A serious potential obstacle

Amid all this, there remains hazards for high drama. The Wiseman case was the first to be accepted by the NCAA's complex case unit and subsequently forwarded to the Independent Accountability Resolution Process (IARP) for adjudication. The IARP, which was introduced in 2019, has been something of a quagmire behind the scenes. Its very existence and protocols were reworked earlier this summer in an effort to speed up the backlog of cases.

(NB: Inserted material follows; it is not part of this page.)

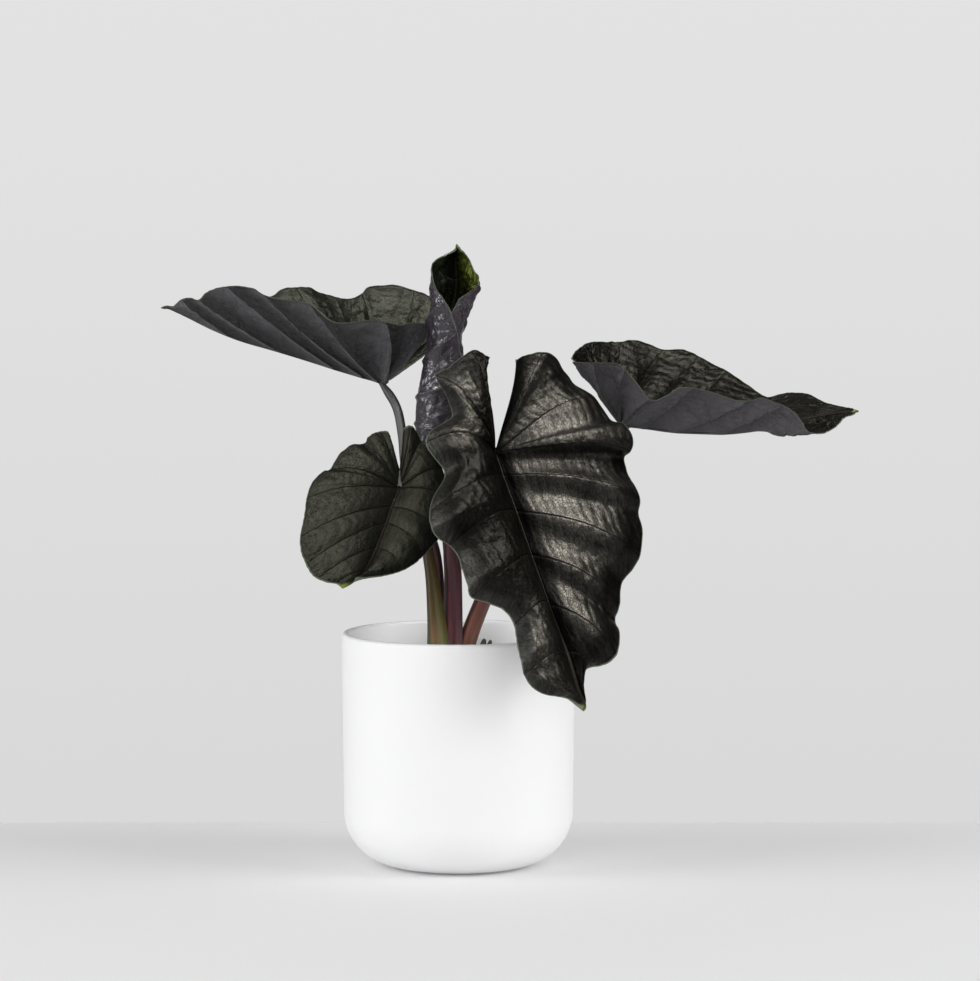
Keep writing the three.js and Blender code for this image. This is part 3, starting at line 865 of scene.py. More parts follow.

The committee still hasn't decided on a single case. Memphis is supposed to be first. The people on the IARP board are largely former investigators and prosecutors -- but not those who work directly for the NCAA. And when a case is decided upon, no matter how favorable or unfavorable, the decision is final. No appeal. We're at 21 months since the Wiseman debacle began, and there's still radio silence. Sources with insights to the Memphis case have speculated the expectation is the school will find out its fate before the year ends. Will that happen before the season begins? With Memphis players already enrolled, is it fair to do? Either way, things are seldom simple when it comes to this program. 

Here's Hardaway with this glitzy roster, the most fascinating staff in the sport and probably the best Memphis team in a dozen years. Will the IARP lay the hammer down and decimate it? There's still an albatross hanging over this program, which made Duren's and Bates' decisions all the more intriguing. Will Hardaway face any type of lengthy suspension? Will the program be slammed with a 2022 postseason ban? At this point, almost no one truly knows. But that decision stands to be one of the biggest awaiting the sport for the season forthcoming. 

Memphis hired Penny to make noise, win games and return the glory to Memphis basketball. It's damn noisy now, and there are a few ways in which the din could ricochet across the sport later this year. No matter which direction things go, it's easy to see how 2021-22 will shape as the most consequential season Penny Hardaway will ever have as a coach.